Records from a collection
•••••

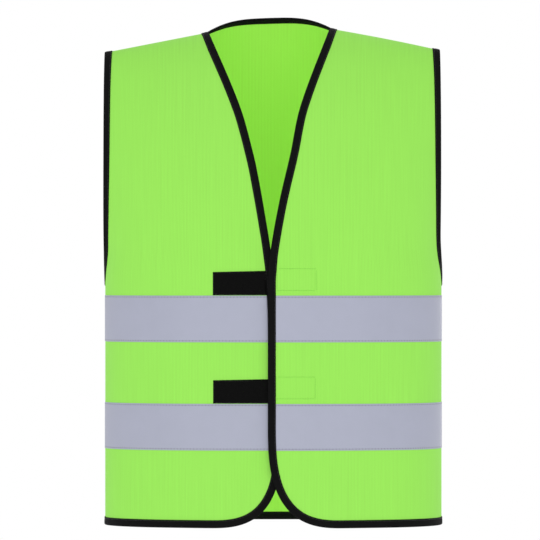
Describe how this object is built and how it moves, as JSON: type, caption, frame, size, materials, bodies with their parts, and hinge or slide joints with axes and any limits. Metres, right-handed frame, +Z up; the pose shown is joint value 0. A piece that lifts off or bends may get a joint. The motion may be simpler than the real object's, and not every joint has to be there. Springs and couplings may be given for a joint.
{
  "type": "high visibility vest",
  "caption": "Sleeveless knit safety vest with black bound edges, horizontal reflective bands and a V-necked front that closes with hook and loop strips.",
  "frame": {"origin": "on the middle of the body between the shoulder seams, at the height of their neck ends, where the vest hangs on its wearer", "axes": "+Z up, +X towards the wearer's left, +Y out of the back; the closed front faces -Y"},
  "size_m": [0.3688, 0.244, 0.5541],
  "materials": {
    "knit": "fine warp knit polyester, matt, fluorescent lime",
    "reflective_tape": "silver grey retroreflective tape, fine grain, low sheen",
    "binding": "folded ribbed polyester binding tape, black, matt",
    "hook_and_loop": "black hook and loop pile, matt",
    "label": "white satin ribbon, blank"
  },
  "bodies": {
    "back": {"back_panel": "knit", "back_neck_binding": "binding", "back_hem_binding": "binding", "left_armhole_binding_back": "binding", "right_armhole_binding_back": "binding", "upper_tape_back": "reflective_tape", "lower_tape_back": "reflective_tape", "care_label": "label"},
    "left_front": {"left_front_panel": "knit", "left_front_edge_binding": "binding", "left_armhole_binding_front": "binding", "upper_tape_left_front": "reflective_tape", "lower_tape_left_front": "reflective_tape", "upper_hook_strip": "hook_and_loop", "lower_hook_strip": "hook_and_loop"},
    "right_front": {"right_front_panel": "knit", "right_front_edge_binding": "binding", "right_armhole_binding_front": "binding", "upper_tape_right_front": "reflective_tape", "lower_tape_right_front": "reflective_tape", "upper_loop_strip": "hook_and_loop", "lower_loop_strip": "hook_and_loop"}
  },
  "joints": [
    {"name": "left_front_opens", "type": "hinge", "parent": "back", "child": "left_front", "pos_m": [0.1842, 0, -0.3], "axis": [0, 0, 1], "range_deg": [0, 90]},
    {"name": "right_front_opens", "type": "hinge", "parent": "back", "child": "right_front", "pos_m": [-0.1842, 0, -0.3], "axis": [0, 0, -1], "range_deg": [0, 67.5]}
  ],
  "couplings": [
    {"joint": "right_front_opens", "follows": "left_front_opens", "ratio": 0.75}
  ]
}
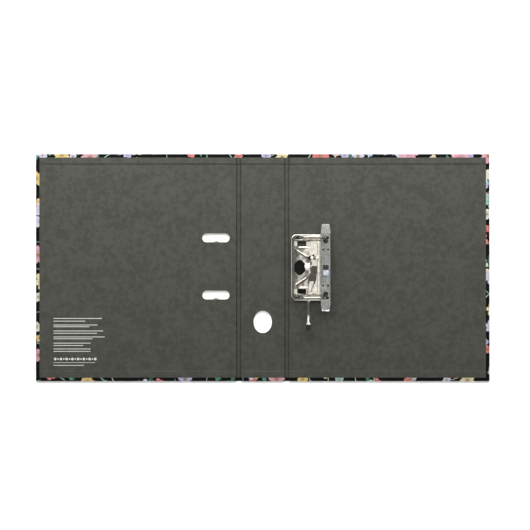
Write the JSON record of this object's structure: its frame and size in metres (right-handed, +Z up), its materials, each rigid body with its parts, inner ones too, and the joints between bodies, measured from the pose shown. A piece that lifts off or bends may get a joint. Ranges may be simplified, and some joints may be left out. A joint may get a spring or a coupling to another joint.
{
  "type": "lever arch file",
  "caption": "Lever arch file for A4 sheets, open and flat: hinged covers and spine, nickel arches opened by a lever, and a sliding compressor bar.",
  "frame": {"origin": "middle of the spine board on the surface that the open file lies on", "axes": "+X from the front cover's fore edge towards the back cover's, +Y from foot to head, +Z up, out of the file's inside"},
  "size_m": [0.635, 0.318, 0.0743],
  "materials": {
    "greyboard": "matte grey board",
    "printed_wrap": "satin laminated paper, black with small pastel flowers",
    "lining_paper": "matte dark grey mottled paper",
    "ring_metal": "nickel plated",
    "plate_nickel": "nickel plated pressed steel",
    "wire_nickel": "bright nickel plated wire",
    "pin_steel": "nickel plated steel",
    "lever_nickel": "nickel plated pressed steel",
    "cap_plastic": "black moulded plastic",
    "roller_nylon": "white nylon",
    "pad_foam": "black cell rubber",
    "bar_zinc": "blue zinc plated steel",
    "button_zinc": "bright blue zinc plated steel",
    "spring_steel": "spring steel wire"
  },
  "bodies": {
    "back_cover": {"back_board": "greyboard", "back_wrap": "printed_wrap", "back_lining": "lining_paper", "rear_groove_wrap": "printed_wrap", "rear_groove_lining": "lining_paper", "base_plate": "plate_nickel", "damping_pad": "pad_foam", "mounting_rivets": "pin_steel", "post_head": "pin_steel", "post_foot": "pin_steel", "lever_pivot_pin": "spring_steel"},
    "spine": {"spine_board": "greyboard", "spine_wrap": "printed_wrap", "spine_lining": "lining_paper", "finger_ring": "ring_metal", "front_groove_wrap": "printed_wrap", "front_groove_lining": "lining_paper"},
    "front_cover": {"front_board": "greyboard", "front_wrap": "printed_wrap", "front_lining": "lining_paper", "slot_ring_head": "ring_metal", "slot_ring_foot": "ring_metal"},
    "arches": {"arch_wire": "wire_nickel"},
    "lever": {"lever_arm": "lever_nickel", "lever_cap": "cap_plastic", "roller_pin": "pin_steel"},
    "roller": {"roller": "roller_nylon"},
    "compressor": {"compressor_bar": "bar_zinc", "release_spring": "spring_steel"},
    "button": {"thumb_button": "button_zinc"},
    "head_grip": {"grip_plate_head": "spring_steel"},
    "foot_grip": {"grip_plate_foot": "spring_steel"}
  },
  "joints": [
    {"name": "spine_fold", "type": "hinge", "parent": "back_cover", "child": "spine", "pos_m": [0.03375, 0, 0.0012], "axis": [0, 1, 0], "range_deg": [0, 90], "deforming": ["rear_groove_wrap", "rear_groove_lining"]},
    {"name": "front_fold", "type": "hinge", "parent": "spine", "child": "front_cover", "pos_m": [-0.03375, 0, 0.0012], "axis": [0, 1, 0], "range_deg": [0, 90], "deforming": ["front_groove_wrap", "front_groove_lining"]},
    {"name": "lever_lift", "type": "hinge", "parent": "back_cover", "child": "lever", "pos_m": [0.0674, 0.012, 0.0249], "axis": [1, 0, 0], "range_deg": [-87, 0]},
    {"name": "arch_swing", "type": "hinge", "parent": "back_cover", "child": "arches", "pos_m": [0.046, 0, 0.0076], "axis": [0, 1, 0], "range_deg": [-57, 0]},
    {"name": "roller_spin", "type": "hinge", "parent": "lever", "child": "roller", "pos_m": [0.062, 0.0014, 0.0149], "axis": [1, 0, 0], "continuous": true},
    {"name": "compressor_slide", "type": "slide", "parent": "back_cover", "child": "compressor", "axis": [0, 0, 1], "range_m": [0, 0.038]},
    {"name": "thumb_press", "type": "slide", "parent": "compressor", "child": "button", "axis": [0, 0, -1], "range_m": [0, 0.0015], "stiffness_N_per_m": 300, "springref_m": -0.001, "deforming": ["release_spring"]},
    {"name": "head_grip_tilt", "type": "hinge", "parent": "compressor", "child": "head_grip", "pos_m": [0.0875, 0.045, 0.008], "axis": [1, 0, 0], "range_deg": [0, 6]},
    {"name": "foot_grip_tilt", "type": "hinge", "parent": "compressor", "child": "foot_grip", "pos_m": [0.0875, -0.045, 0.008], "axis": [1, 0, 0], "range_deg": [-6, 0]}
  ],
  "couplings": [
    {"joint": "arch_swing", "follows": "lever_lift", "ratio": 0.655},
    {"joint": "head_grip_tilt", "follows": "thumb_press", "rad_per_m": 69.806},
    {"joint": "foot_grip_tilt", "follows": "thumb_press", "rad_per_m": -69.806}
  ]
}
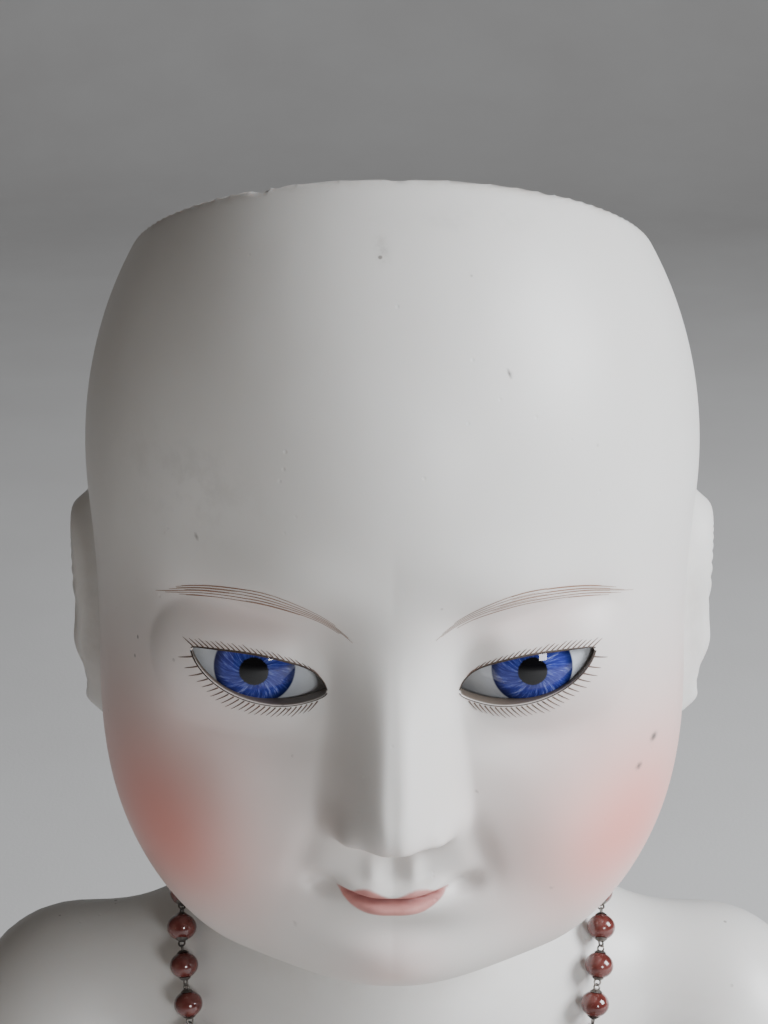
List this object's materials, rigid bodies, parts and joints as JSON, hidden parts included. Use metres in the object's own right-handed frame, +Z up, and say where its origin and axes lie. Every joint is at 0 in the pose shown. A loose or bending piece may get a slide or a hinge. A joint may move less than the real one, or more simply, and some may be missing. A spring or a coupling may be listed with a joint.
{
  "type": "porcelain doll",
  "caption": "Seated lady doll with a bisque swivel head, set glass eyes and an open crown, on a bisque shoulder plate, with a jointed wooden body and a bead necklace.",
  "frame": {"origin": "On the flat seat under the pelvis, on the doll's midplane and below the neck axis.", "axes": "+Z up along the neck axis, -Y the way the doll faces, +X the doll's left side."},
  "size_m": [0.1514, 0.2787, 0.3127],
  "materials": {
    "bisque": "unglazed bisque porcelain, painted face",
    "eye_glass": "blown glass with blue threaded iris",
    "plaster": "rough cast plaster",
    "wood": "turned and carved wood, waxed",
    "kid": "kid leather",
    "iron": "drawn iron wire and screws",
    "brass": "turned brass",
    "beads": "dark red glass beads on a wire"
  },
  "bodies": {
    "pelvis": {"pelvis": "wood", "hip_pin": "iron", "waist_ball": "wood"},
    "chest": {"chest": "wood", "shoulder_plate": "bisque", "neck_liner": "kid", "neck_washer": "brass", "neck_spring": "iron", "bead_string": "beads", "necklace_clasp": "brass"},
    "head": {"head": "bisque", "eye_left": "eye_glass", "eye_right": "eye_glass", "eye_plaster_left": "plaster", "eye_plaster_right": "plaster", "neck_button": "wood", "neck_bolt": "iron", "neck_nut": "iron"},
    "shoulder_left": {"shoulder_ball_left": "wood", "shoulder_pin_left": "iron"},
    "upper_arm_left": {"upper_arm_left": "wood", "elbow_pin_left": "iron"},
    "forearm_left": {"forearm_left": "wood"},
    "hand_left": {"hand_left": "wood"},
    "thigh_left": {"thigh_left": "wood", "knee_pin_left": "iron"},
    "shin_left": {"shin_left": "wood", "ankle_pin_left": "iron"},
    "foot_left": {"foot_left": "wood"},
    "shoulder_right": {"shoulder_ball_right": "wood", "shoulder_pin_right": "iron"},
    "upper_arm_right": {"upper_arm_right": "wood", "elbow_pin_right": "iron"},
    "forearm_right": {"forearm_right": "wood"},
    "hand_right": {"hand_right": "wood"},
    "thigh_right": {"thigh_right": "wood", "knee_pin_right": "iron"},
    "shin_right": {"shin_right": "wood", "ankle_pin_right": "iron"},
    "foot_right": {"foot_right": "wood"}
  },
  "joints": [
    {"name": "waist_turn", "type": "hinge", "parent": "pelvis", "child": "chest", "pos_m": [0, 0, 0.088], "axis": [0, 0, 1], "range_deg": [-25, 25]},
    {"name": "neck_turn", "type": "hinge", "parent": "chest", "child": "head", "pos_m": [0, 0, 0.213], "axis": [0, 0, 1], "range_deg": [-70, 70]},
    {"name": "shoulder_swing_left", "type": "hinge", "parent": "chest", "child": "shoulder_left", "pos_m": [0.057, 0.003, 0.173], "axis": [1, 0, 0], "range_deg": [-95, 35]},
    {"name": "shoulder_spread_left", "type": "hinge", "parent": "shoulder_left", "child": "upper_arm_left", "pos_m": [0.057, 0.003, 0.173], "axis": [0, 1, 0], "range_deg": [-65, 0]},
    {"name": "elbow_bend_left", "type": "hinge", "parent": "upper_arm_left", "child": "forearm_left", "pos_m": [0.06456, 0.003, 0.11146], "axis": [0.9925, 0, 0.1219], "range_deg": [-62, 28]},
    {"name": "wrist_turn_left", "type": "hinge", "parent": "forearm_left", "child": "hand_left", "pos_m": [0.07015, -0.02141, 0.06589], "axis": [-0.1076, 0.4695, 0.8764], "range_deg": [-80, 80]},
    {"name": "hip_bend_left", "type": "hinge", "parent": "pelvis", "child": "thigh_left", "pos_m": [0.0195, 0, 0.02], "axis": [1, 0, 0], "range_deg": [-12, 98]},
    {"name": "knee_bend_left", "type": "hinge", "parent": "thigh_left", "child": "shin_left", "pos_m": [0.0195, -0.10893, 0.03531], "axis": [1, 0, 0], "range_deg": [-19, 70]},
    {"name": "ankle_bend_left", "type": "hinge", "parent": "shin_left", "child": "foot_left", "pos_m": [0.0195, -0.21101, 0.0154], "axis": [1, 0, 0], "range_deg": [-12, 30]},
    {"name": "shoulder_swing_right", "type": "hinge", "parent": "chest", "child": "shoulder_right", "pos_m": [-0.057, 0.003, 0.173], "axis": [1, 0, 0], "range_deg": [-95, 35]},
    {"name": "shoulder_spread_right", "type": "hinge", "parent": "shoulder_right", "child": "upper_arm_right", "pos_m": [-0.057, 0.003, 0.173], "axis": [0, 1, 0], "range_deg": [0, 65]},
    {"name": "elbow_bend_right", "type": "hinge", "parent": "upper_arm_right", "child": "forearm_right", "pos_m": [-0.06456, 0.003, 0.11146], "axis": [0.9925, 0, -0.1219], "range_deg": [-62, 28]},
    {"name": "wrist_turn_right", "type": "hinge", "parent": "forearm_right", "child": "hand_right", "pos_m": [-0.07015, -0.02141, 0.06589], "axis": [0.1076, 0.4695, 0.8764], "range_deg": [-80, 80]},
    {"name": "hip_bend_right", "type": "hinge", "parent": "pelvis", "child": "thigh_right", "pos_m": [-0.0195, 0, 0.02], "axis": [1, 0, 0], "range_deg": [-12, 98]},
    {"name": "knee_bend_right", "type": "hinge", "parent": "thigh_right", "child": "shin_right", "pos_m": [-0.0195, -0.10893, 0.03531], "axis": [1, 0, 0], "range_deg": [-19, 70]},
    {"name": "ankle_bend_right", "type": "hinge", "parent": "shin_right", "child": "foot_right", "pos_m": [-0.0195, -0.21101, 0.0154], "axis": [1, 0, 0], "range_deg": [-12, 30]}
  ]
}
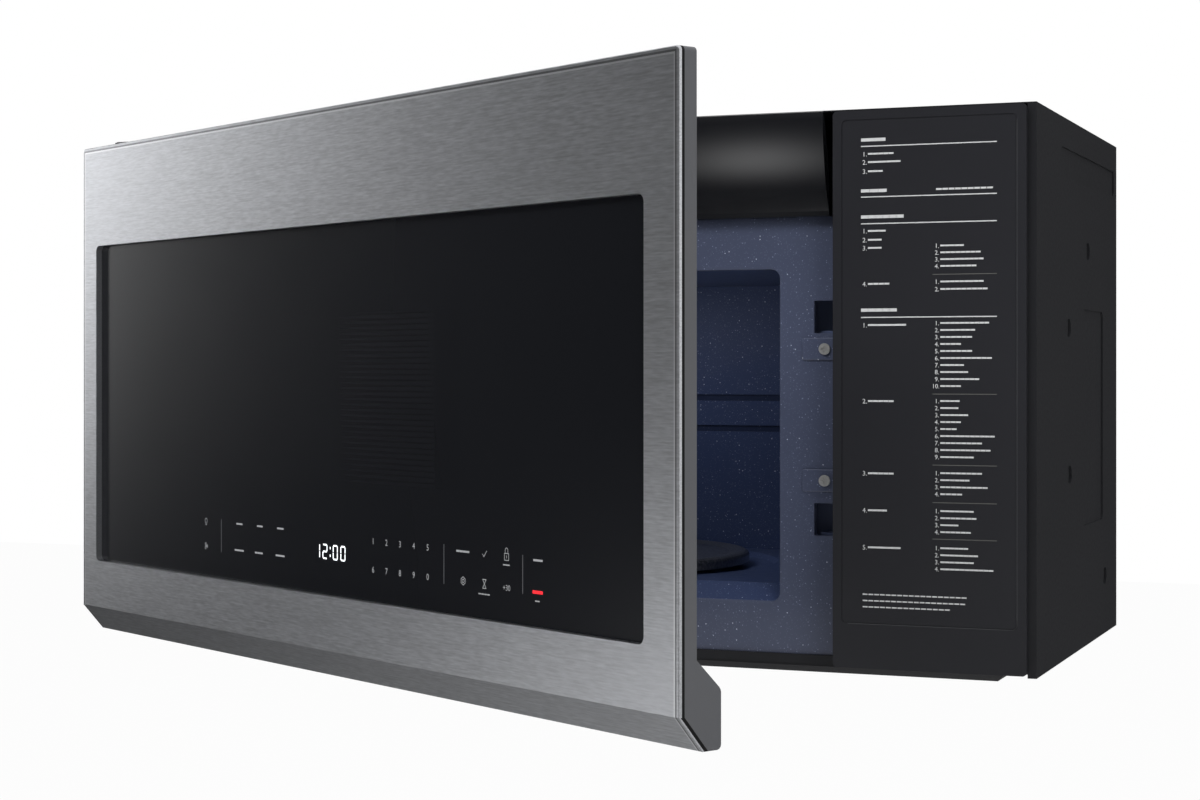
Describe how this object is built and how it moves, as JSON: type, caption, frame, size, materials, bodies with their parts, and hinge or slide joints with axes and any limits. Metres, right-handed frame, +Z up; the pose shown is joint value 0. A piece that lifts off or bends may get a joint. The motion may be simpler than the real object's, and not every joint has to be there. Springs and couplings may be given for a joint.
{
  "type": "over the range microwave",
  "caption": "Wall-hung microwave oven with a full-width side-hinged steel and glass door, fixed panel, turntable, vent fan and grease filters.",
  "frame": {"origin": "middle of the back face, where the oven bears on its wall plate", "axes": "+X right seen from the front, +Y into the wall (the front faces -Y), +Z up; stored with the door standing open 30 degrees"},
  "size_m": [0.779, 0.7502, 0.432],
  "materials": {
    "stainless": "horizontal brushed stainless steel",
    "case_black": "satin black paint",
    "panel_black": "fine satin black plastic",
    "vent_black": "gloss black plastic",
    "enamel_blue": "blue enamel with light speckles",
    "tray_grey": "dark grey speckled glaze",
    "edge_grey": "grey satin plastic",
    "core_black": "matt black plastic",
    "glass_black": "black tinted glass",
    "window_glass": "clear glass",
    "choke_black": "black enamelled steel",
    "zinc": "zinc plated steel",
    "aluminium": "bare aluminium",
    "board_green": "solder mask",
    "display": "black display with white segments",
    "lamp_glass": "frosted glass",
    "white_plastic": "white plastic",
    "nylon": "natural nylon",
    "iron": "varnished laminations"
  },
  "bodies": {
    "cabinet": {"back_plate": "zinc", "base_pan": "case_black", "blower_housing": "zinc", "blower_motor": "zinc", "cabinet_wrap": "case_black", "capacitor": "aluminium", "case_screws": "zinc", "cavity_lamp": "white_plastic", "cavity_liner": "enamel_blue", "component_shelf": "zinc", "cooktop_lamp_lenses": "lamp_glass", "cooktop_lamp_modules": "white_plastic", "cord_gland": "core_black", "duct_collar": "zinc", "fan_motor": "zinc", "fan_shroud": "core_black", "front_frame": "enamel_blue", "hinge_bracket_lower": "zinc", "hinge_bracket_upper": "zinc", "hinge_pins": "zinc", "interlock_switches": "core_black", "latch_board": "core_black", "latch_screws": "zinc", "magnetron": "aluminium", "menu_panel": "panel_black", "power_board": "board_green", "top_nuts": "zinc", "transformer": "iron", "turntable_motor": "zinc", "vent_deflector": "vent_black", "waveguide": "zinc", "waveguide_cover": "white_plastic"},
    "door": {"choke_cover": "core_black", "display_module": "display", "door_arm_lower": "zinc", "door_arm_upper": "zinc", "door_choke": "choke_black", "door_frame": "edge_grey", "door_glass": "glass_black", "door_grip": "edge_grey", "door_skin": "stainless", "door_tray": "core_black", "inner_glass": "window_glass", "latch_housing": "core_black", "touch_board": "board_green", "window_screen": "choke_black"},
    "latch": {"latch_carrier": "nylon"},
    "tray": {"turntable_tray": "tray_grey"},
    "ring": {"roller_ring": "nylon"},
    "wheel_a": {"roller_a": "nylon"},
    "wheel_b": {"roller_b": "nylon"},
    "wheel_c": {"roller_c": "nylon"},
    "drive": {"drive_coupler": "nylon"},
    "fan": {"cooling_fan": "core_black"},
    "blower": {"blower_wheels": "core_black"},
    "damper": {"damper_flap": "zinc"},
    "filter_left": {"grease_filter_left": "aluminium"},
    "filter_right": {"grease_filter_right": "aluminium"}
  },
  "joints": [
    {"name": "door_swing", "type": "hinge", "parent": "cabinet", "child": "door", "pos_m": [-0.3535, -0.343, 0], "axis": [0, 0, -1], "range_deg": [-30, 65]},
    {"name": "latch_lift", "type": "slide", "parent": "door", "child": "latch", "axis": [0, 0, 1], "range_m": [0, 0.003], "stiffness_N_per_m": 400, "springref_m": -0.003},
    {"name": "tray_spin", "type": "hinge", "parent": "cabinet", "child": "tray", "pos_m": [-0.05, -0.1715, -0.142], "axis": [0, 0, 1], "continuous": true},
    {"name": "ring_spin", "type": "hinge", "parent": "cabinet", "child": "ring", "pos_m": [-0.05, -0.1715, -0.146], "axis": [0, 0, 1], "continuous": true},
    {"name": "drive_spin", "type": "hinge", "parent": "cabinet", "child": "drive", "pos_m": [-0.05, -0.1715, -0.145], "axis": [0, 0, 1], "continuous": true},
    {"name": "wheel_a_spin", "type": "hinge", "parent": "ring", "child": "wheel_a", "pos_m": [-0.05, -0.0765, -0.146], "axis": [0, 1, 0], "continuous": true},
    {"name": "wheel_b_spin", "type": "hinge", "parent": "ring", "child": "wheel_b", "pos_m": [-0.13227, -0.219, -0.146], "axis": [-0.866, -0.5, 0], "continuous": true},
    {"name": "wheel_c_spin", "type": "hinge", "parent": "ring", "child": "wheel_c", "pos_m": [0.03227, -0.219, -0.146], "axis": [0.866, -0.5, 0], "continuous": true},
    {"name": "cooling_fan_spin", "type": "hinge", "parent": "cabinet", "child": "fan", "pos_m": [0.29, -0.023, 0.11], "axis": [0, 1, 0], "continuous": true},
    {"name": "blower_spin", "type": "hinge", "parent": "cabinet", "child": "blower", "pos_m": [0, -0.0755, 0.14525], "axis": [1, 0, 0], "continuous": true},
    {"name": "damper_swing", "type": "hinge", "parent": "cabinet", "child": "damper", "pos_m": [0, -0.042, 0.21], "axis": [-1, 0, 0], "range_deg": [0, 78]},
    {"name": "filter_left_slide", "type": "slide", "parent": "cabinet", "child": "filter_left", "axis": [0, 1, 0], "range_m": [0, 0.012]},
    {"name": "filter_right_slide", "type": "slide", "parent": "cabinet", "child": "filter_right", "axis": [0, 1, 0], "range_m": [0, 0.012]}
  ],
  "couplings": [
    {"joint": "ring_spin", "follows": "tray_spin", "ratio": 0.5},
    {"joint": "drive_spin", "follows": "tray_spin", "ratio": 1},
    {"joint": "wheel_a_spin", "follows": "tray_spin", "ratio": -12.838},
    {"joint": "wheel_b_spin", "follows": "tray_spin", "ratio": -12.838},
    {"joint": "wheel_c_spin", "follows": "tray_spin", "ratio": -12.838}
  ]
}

•••••

TASK DETAILS
Go through the records above, find every line with the word "rigid", and list those lines.

RESULT BELOW
Write the JSON record of this object's structure: its frame and size in metres (right-handed, +Z up), its materials, each rigid body with its parts, inner ones too, and the joints between bodies, measured from the pose shown. A piece that lifts off or bends may get a joint. Ranges may be simplified, and some joints may be left out. A joint may get a spring or a coupling to another joint.
List this object's materials, rigid bodies, parts and joints as JSON, hidden parts included. Use metres in the object's own right-handed frame, +Z up, and say where its origin and axes lie. Every joint is at 0 in the pose shown. A loose or bending piece may get a slide or a hinge. A joint may move less than the real one, or more simply, and some may be missing. A spring or a coupling may be listed with a joint.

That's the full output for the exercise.